### GIVEN REQUEST
Each entry should be quoted word for word, including every mark of punctuation.
— Begin —
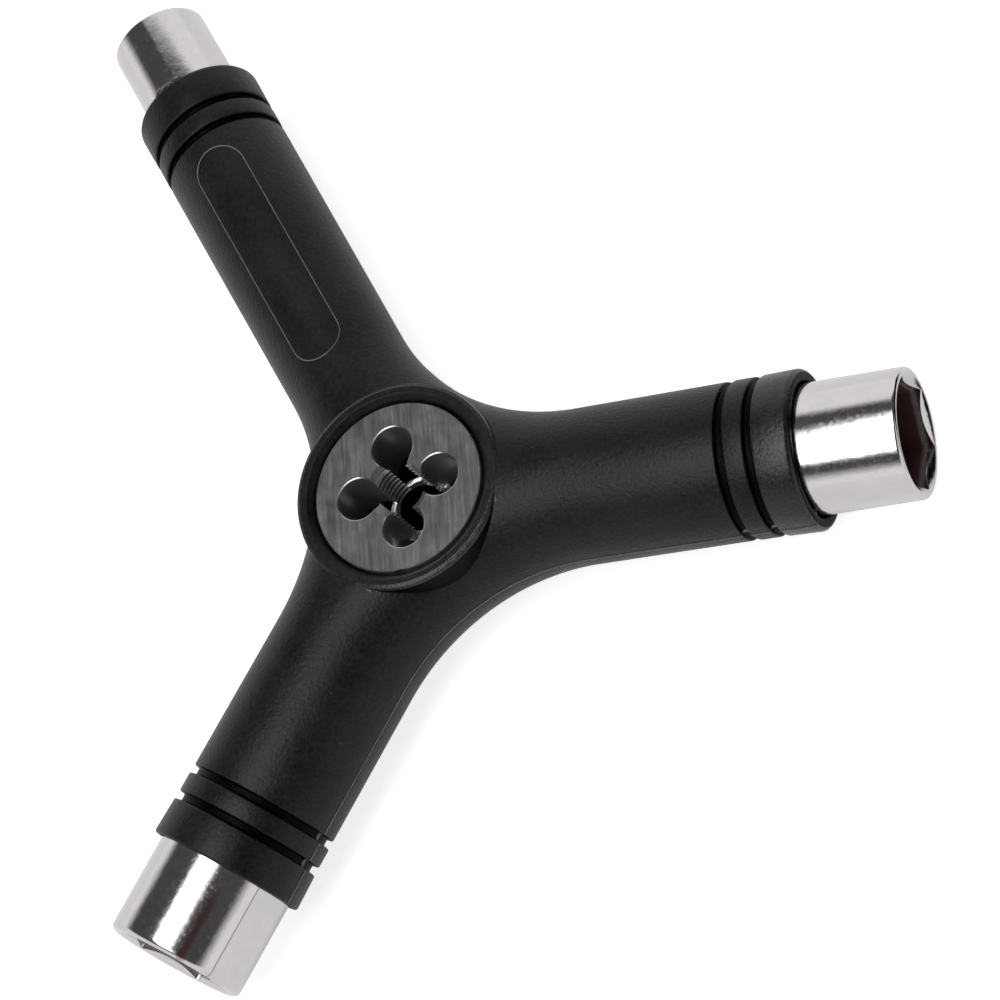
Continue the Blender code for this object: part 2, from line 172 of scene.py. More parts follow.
def strip_faces(rows, count, base=0, closed=False):
    """Quads between rings of count points each. When closed, the last ring joins the first."""
    faces = []
    for i in range(rows if closed else rows - 1):
        here = base + i * count
        beyond = base + (i + 1) % rows * count
        for k in range(count):
            n = (k + 1) % count
            faces.append((here + k, here + n, beyond + n, beyond + k))
    return faces


def lathe(profile, count, closed=False):
    """Points and faces of (radius, height) pairs turned round the hub axis."""
    verts = []
    for r, h in profile:
        for k in range(count):
            w = 2 * math.pi * k / count
            verts.append((r * math.cos(w), r * math.sin(w), h))
    return verts, strip_faces(len(profile), count, closed=closed)


def build(name, verts, faces, smooth_angle=SMOOTH_ANGLE):
    """A smooth mesh object from points in millimetres."""
    bm = bmesh.new()
    made = [bm.verts.new(place(v)) for v in verts]
    for face in faces:
        bm.faces.new([made[i] for i in face])
    bmesh.ops.remove_doubles(bm, verts=bm.verts, dist=MERGE_DISTANCE * MM)
    bmesh.ops.dissolve_degenerate(bm, edges=bm.edges, dist=SHORTEST_EDGE)
    bmesh.ops.recalc_face_normals(bm, faces=bm.faces)
    mesh = bpy.data.meshes.new(name)
    bm.to_mesh(mesh)
    bm.free()
    mesh.shade_smooth()
    mesh.set_sharp_from_angle(angle=math.radians(smooth_angle))
    obj = bpy.data.objects.new(name, mesh)
    bpy.context.scene.collection.objects.link(obj)
    return obj


def finish_piece(obj, slot, nodes, *materials):
    """Give a piece its materials and its body, and hide the CAD nodes that it stands for; the slot is not
    used.
    """
    obj.data.materials.clear()
    for material in materials:
        obj.data.materials.append(material)
    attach(obj, "root")
    if nodes:
        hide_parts(*nodes)


# Arms and their grooves
HALF_RING_STEPS = 48
GROOVE_DRAFT = 0.06
GROOVE_EDGE = 0.22
GROOVE_CORNER = 0.30
COLLAR_EDGE = 0.25
COLLAR_ROUNDING = 1.15
MOUTH_FLARE = 0.10
MOUTH_FLARE_DEPTH = 0.5
MOUTH_EDGE = 0.2
MOUTH_DEPTH = 3.0


def fillet_centre(one, two):
    """Centre of the corner fillet between two neighbouring arms."""
    u, v = axes(one)
    a = angle_between(one, two)
    s = ((two.root + FILLET_RADIUS) + (one.root + FILLET_RADIUS) * math.cos(a)) / math.sin(a)
    return u * s + v * (one.root + FILLET_RADIUS)


def arm_start(arm):
    """Station on an arm from which both of its corner fillets have ended."""
    u, _ = axes(arm)
    k = ARMS.index(arm)
    left = fillet_centre(arm, ARMS[(k + 1) % 3]) @ u
    right = fillet_centre(ARMS[k - 1], arm) @ u
    return max(left, right)


def arm_line(arm):
    """(station, radius) down the outside of an arm and into the mouth that holds its socket."""
    start = arm_start(arm)
    groove = arm.length
    next_groove = groove + GROOVE_WIDTH + BAND_WIDTH
    collar = next_groove + GROOVE_WIDTH
    end = collar_end(arm)
    floor = arm.barrel - GROOVE_DEPTH
    band = (arm.barrel + arm.collar_start_radius) / 2
    mouth = arm.socket_radius + FIT_GAP
    return rounded([
        (start, arm.root, 0),
        ((start + groove) / 2, (arm.root + arm.barrel) / 2, 0),
        (groove, arm.barrel, GROOVE_EDGE),
        (groove + GROOVE_DRAFT, floor, GROOVE_CORNER),
        (groove + GROOVE_WIDTH - GROOVE_DRAFT, floor, GROOVE_CORNER),
        (groove + GROOVE_WIDTH, band, GROOVE_EDGE),
        (next_groove, band, GROOVE_EDGE),
        (next_groove + GROOVE_DRAFT, floor, GROOVE_CORNER),
        (collar - GROOVE_DRAFT, floor, GROOVE_CORNER),
        (collar, arm.collar_start_radius, COLLAR_EDGE),
        (end, arm.collar_radius, COLLAR_ROUNDING),
        (end, mouth + MOUTH_FLARE, COLLAR_EDGE),
        (end - MOUTH_FLARE_DEPTH, mouth, MOUTH_EDGE),
        (end - MOUTH_DEPTH, mouth, 0),
    ])


def half_ring(centre, outward, radius):
    """Points from the top of an arm round its outward side to its underside."""
    w = np.linspace(math.pi / 2, -math.pi / 2, HALF_RING_STEPS + 1)
    return centre + radius * (np.outer(np.cos(w), outward) + np.outer(np.sin(w), UP))


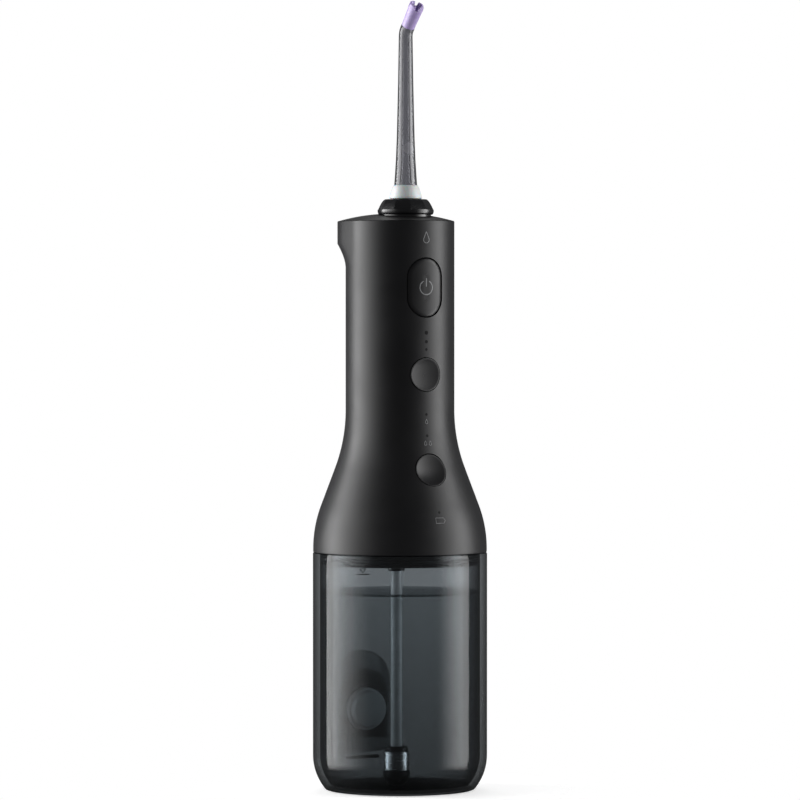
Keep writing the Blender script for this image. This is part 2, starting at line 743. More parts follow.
# %% Top cover
DOME_RISE = 3.2
SEAT_Z = 234.45
SEAT_R = 11.8
HOLE_R = 5.2
dome_r = (NECK_R ** 2 + DOME_RISE ** 2) / (2 * DOME_RISE)
dome_angle = math.degrees(math.asin(NECK_R / dome_r))
outline = [(0, RIM_Z - 1.6), (NECK_R - WALL - 0.1, RIM_Z - 1.6), (NECK_R - WALL - 0.1, RIM_Z + 0.02)]
outline += [(NECK_R - 0.3, RIM_Z + 0.02), (NECK_R - 0.1, RIM_Z + 0.06)]
outline += arc(0, RIM_Z + DOME_RISE - dome_r, dome_r, 90 - dome_angle + 0.5, 90, 12)
bm = turned(outline)
for v in bm.verts:
    if v.co.y > 1e-4:
        v.co.y += HOOK_OUT
cover = settle(bm, "domed_cover", sharp=30)
bm = bmesh.new()
bmesh.ops.create_cone(
    bm, cap_ends=True, segments=96, radius1=SEAT_R, radius2=SEAT_R, depth=6,
    matrix=Matrix.Translation((0, NOZZLE_Y, SEAT_Z + 3)),
)
level_tool = settle(bm, "seat_tool")
bm = bmesh.new()
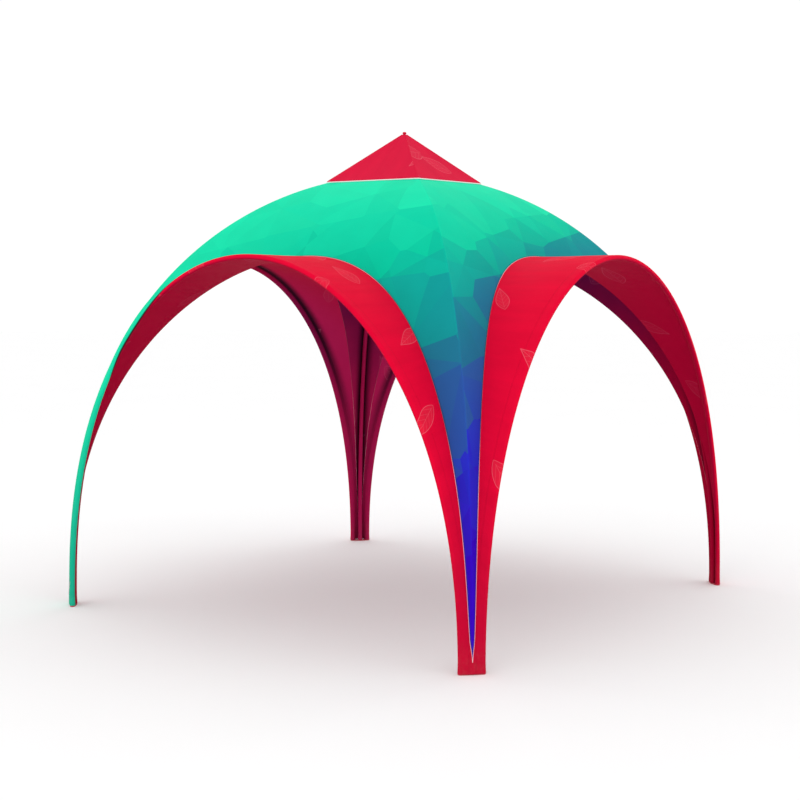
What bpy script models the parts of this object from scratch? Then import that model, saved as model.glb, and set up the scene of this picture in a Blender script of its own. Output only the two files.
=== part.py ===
# Four-legged dome tent with deep arched hoods and a small peaked cap.
# Metres, +Z up, origin on the ground under the peak.
import math

import bmesh
import bpy
import numpy as np

# Driving dimensions
SPAN = 4.0                # between the middles of neighbouring feet
HALF = SPAN / 2
POLE_RADIUS = 0.016
SLEEVE_RADIUS = 0.020
CLOTH = 0.004             # thickness of a fabric solid
FIT = 0.0004              # clearance between neighbouring solids

# Dome: square in plan, its half width falls from DOME_HALF to nothing at DOME_TOP
DOME_HALF = 1.005 * HALF
DOME_TOP = 1.80 * HALF
DOME_POWER = 2.45
VENT_HALF = 0.14 * HALF   # half width of the vent left open under the cap
TAIL_Z = 0.04 * HALF      # where the roof panels end above the ground

# Seam between a roof panel and its hood, drawn on the dome's side
SEAM_HALF = 0.985 * HALF
SEAM_TOP = 1.447 * HALF
SEAM_POWER = 2.33
TAIL_CLOSE = 0.020 * HALF # how far the seam turns out to the ridge at the foot
TAIL_REACH = 0.15 * HALF  # height over which it does so
HEM = 0.006               # how far inside the panel's edge the hood is sewn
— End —
### SOLVED EXERCISE
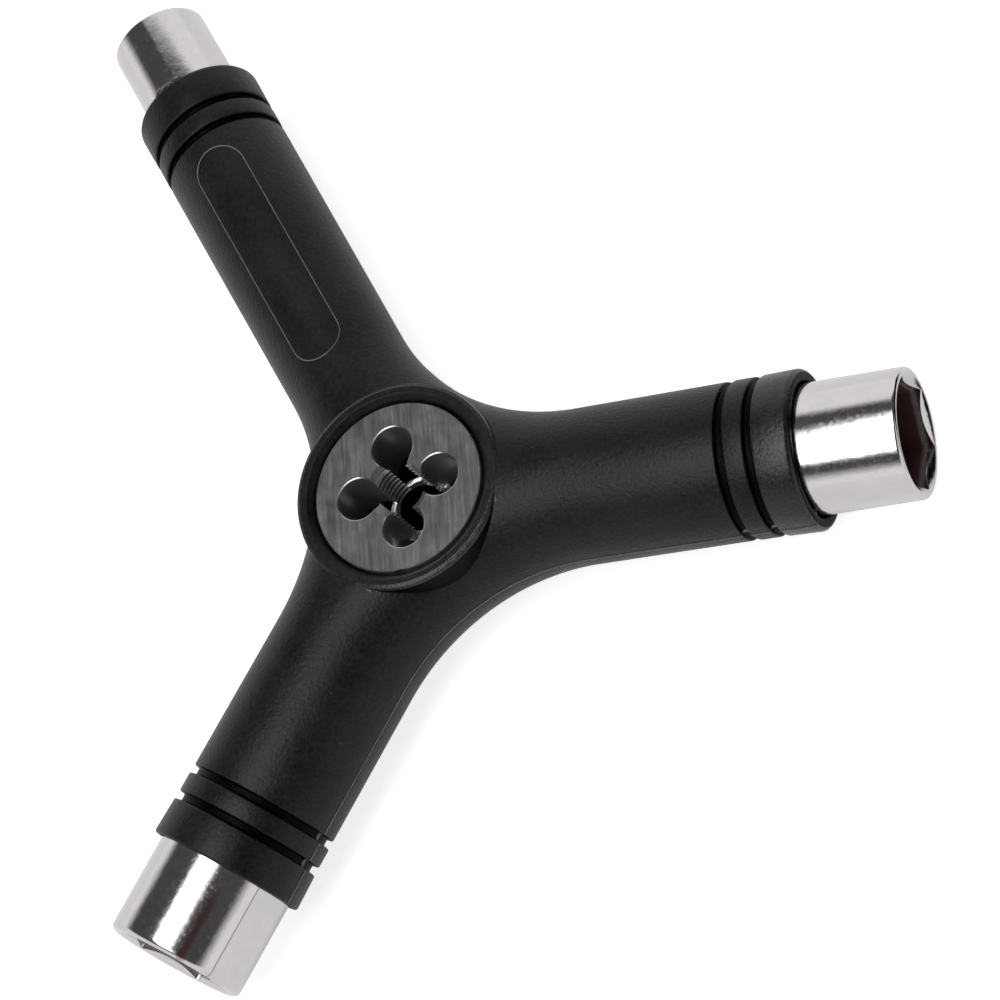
Continue the Blender code for this object: part 2, from line 172 of scene.py. More parts follow.
def strip_faces(rows, count, base=0, closed=False):
    """Quads between rings of count points each. When closed, the last ring joins the first."""
    faces = []
    for i in range(rows if closed else rows - 1):
        here = base + i * count
        beyond = base + (i + 1) % rows * count
        for k in range(count):
            n = (k + 1) % count
            faces.append((here + k, here + n, beyond + n, beyond + k))
    return faces


def lathe(profile, count, closed=False):
    """Points and faces of (radius, height) pairs turned round the hub axis."""
    verts = []
    for r, h in profile:
        for k in range(count):
            w = 2 * math.pi * k / count
            verts.append((r * math.cos(w), r * math.sin(w), h))
    return verts, strip_faces(len(profile), count, closed=closed)


def build(name, verts, faces, smooth_angle=SMOOTH_ANGLE):
    """A smooth mesh object from points in millimetres."""
    bm = bmesh.new()
    made = [bm.verts.new(place(v)) for v in verts]
    for face in faces:
        bm.faces.new([made[i] for i in face])
    bmesh.ops.remove_doubles(bm, verts=bm.verts, dist=MERGE_DISTANCE * MM)
    bmesh.ops.dissolve_degenerate(bm, edges=bm.edges, dist=SHORTEST_EDGE)
    bmesh.ops.recalc_face_normals(bm, faces=bm.faces)
    mesh = bpy.data.meshes.new(name)
    bm.to_mesh(mesh)
    bm.free()
    mesh.shade_smooth()
    mesh.set_sharp_from_angle(angle=math.radians(smooth_angle))
    obj = bpy.data.objects.new(name, mesh)
    bpy.context.scene.collection.objects.link(obj)
    return obj


def finish_piece(obj, slot, nodes, *materials):
    """Give a piece its materials and its body, and hide the CAD nodes that it stands for; the slot is not
    used.
    """
    obj.data.materials.clear()
    for material in materials:
        obj.data.materials.append(material)
    attach(obj, "root")
    if nodes:
        hide_parts(*nodes)


# Arms and their grooves
HALF_RING_STEPS = 48
GROOVE_DRAFT = 0.06
GROOVE_EDGE = 0.22
GROOVE_CORNER = 0.30
COLLAR_EDGE = 0.25
COLLAR_ROUNDING = 1.15
MOUTH_FLARE = 0.10
MOUTH_FLARE_DEPTH = 0.5
MOUTH_EDGE = 0.2
MOUTH_DEPTH = 3.0


def fillet_centre(one, two):
    """Centre of the corner fillet between two neighbouring arms."""
    u, v = axes(one)
    a = angle_between(one, two)
    s = ((two.root + FILLET_RADIUS) + (one.root + FILLET_RADIUS) * math.cos(a)) / math.sin(a)
    return u * s + v * (one.root + FILLET_RADIUS)


def arm_start(arm):
    """Station on an arm from which both of its corner fillets have ended."""
    u, _ = axes(arm)
    k = ARMS.index(arm)
    left = fillet_centre(arm, ARMS[(k + 1) % 3]) @ u
    right = fillet_centre(ARMS[k - 1], arm) @ u
    return max(left, right)


def arm_line(arm):
    """(station, radius) down the outside of an arm and into the mouth that holds its socket."""
    start = arm_start(arm)
    groove = arm.length
    next_groove = groove + GROOVE_WIDTH + BAND_WIDTH
    collar = next_groove + GROOVE_WIDTH
    end = collar_end(arm)
    floor = arm.barrel - GROOVE_DEPTH
    band = (arm.barrel + arm.collar_start_radius) / 2
    mouth = arm.socket_radius + FIT_GAP
    return rounded([
        (start, arm.root, 0),
        ((start + groove) / 2, (arm.root + arm.barrel) / 2, 0),
        (groove, arm.barrel, GROOVE_EDGE),
        (groove + GROOVE_DRAFT, floor, GROOVE_CORNER),
        (groove + GROOVE_WIDTH - GROOVE_DRAFT, floor, GROOVE_CORNER),
        (groove + GROOVE_WIDTH, band, GROOVE_EDGE),
        (next_groove, band, GROOVE_EDGE),
        (next_groove + GROOVE_DRAFT, floor, GROOVE_CORNER),
        (collar - GROOVE_DRAFT, floor, GROOVE_CORNER),
        (collar, arm.collar_start_radius, COLLAR_EDGE),
        (end, arm.collar_radius, COLLAR_ROUNDING),
        (end, mouth + MOUTH_FLARE, COLLAR_EDGE),
        (end - MOUTH_FLARE_DEPTH, mouth, MOUTH_EDGE),
        (end - MOUTH_DEPTH, mouth, 0),
    ])


def half_ring(centre, outward, radius):
    """Points from the top of an arm round its outward side to its underside."""
    w = np.linspace(math.pi / 2, -math.pi / 2, HALF_RING_STEPS + 1)
    return centre + radius * (np.outer(np.cos(w), outward) + np.outer(np.sin(w), UP))


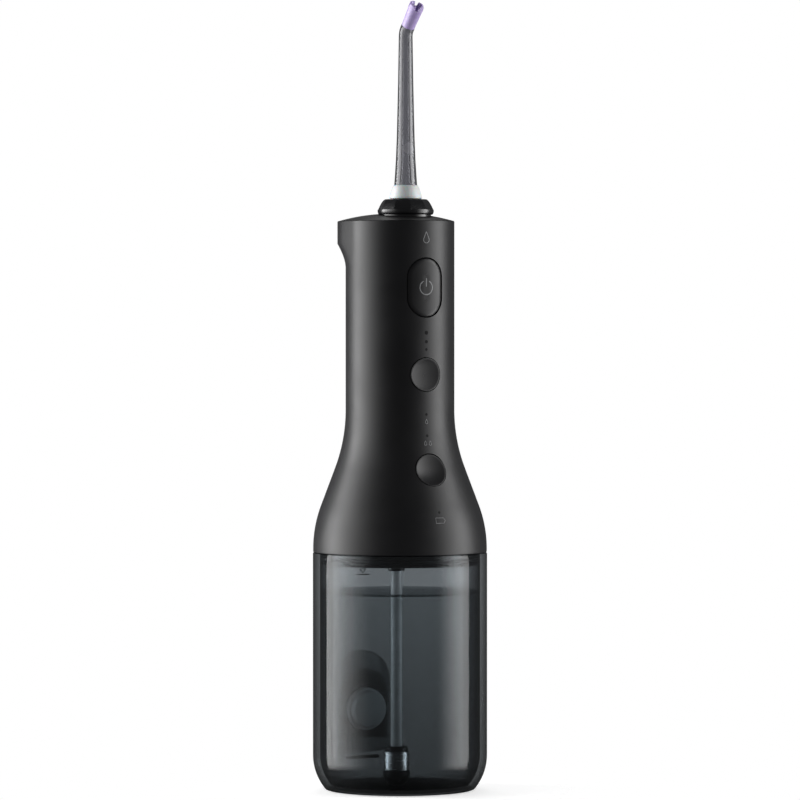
Keep writing the Blender script for this image. This is part 2, starting at line 743. More parts follow.
# %% Top cover
DOME_RISE = 3.2
SEAT_Z = 234.45
SEAT_R = 11.8
HOLE_R = 5.2
dome_r = (NECK_R ** 2 + DOME_RISE ** 2) / (2 * DOME_RISE)
dome_angle = math.degrees(math.asin(NECK_R / dome_r))
outline = [(0, RIM_Z - 1.6), (NECK_R - WALL - 0.1, RIM_Z - 1.6), (NECK_R - WALL - 0.1, RIM_Z + 0.02)]
outline += [(NECK_R - 0.3, RIM_Z + 0.02), (NECK_R - 0.1, RIM_Z + 0.06)]
outline += arc(0, RIM_Z + DOME_RISE - dome_r, dome_r, 90 - dome_angle + 0.5, 90, 12)
bm = turned(outline)
for v in bm.verts:
    if v.co.y > 1e-4:
        v.co.y += HOOK_OUT
cover = settle(bm, "domed_cover", sharp=30)
bm = bmesh.new()
bmesh.ops.create_cone(
    bm, cap_ends=True, segments=96, radius1=SEAT_R, radius2=SEAT_R, depth=6,
    matrix=Matrix.Translation((0, NOZZLE_Y, SEAT_Z + 3)),
)
level_tool = settle(bm, "seat_tool")
bm = bmesh.new()
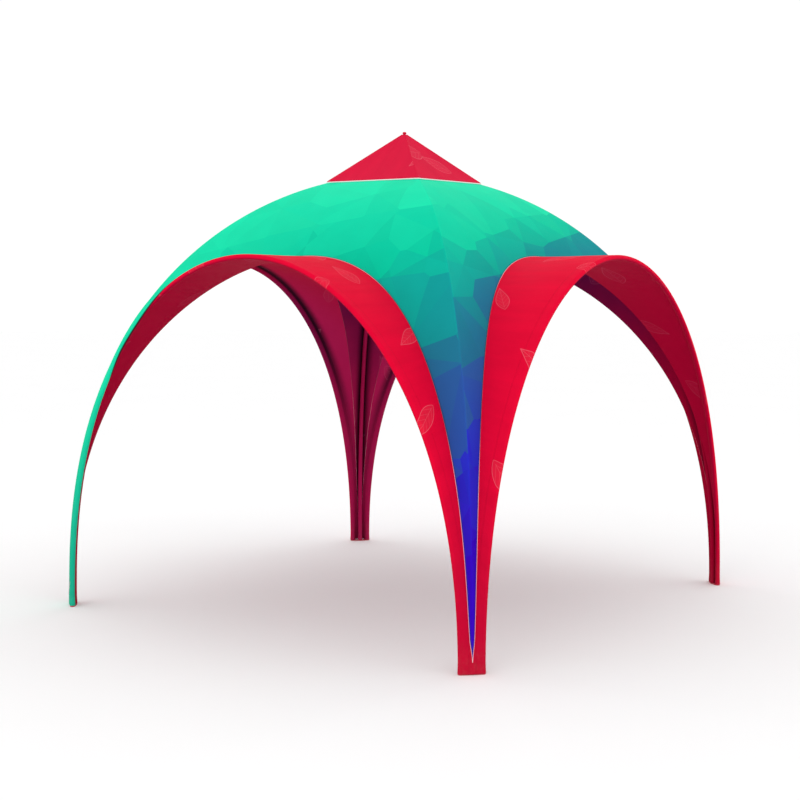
What bpy script models the parts of this object from scratch? Then import that model, saved as model.glb, and set up the scene of this picture in a Blender script of its own. Output only the two files.
=== part.py ===
# Four-legged dome tent with deep arched hoods and a small peaked cap.
# Metres, +Z up, origin on the ground under the peak.
import math

import bmesh
import bpy
import numpy as np

# Driving dimensions
SPAN = 4.0                # between the middles of neighbouring feet
HALF = SPAN / 2
POLE_RADIUS = 0.016
SLEEVE_RADIUS = 0.020
CLOTH = 0.004             # thickness of a fabric solid
FIT = 0.0004              # clearance between neighbouring solids

# Dome: square in plan, its half width falls from DOME_HALF to nothing at DOME_TOP
DOME_HALF = 1.005 * HALF
DOME_TOP = 1.80 * HALF
DOME_POWER = 2.45
VENT_HALF = 0.14 * HALF   # half width of the vent left open under the cap
TAIL_Z = 0.04 * HALF      # where the roof panels end above the ground

# Seam between a roof panel and its hood, drawn on the dome's side
SEAM_HALF = 0.985 * HALF
SEAM_TOP = 1.447 * HALF
SEAM_POWER = 2.33
TAIL_CLOSE = 0.020 * HALF # how far the seam turns out to the ridge at the foot
TAIL_REACH = 0.15 * HALF  # height over which it does so
HEM = 0.006               # how far inside the panel's edge the hood is sewn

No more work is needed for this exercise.